Work out how many lines of the listing hold the string "scene", then answer with that number and nothing else.

**** Records ****

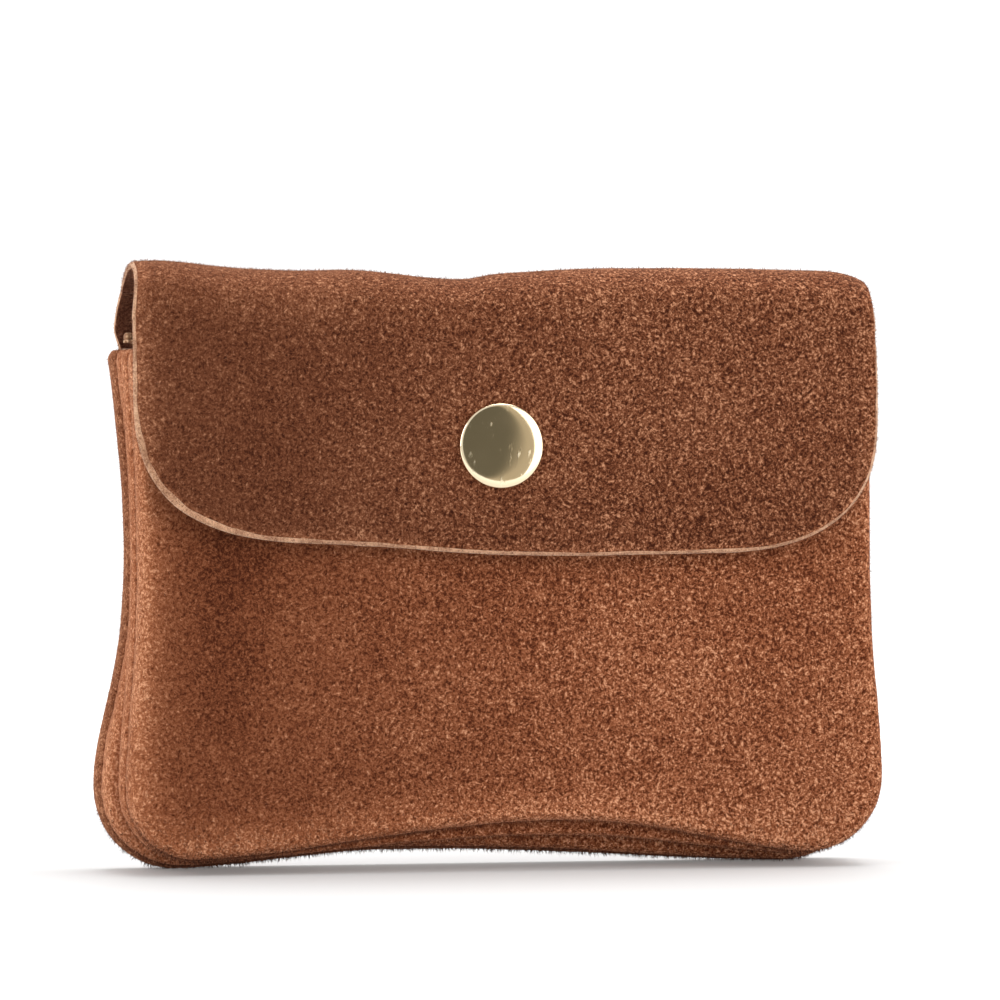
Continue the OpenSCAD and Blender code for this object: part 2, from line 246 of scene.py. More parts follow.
def nap_fibres():
    """Loose fibres of the nap, each of a slightly different brown, with painted shade that makes
    them darker near the floor.
    """
    g = Graph(bpy.data.materials.new("nap_fibres"))
    at = g.rest_mm()
    height = g.add("SeparateXYZ", {0: at}).outputs[2]
    # painted shade: the fibres darken towards the floor
    low = g.add("MapRange", {"Value": height, "From Min": 2.0, "From Max": 14.0,
                             "To Min": -0.22, "To Max": 0.0}).outputs[0]
    tint = g.maths("ADD", g.noise(at, 0.9, 1.0), low)
    colour = g.ramp(tint, [(0.25, (0.06, 0.018, 0.008)), (0.5, (0.20, 0.072, 0.034)),
                           (0.72, (0.42, 0.21, 0.12))])
    shader = g.add("BsdfPrincipled", {"Base Color": colour, "Roughness": 0.8,
                                      "Specular IOR Level": 0.2})
    return g.finish(shader)


def thread():
    g = Graph(bpy.data.materials.new("thread"))
    at = g.add("TexCoord").outputs["Object"]
    twist = g.add("TexWave", {"Vector": at, "Scale": 900.0, "Distortion": 1.5},
                  bands_direction="DIAGONAL").outputs["Fac"]
    colour = g.ramp(twist, [(0.2, (0.05, 0.014, 0.006)), (0.8, (0.12, 0.040, 0.018))])
    cord = g.add("Bump", {"Height": twist, "Strength": 0.6, "Distance": 0.08 * MM})
    shader = g.add("BsdfPrincipled", {
        "Base Color": colour, "Roughness": 0.8, "Specular IOR Level": 0.15,
        "Normal": cord.outputs[0],
    })
    return g.finish(shader)


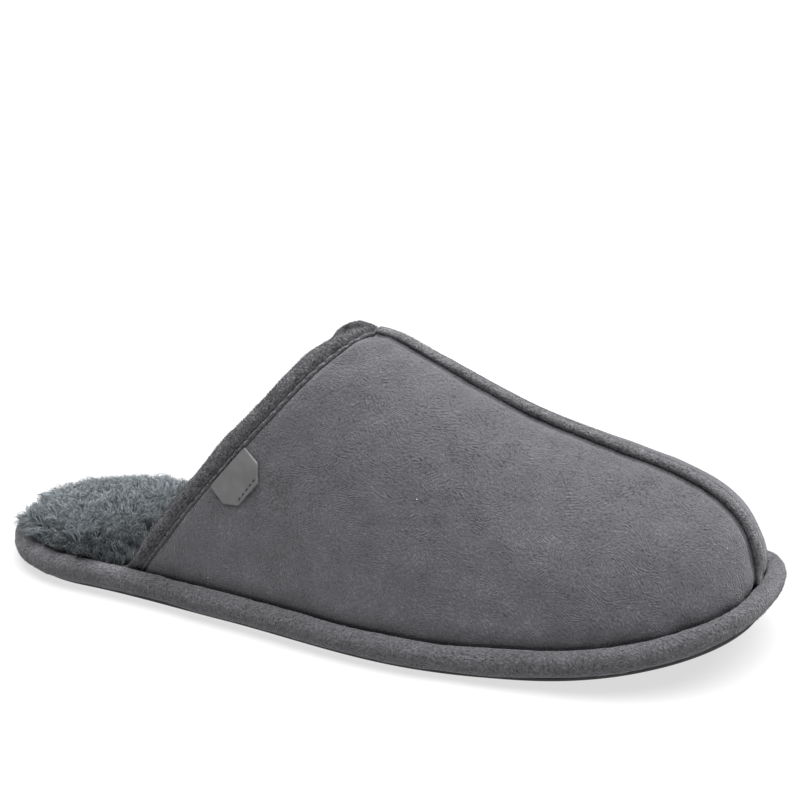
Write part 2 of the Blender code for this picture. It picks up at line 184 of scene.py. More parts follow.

****

Output below.
2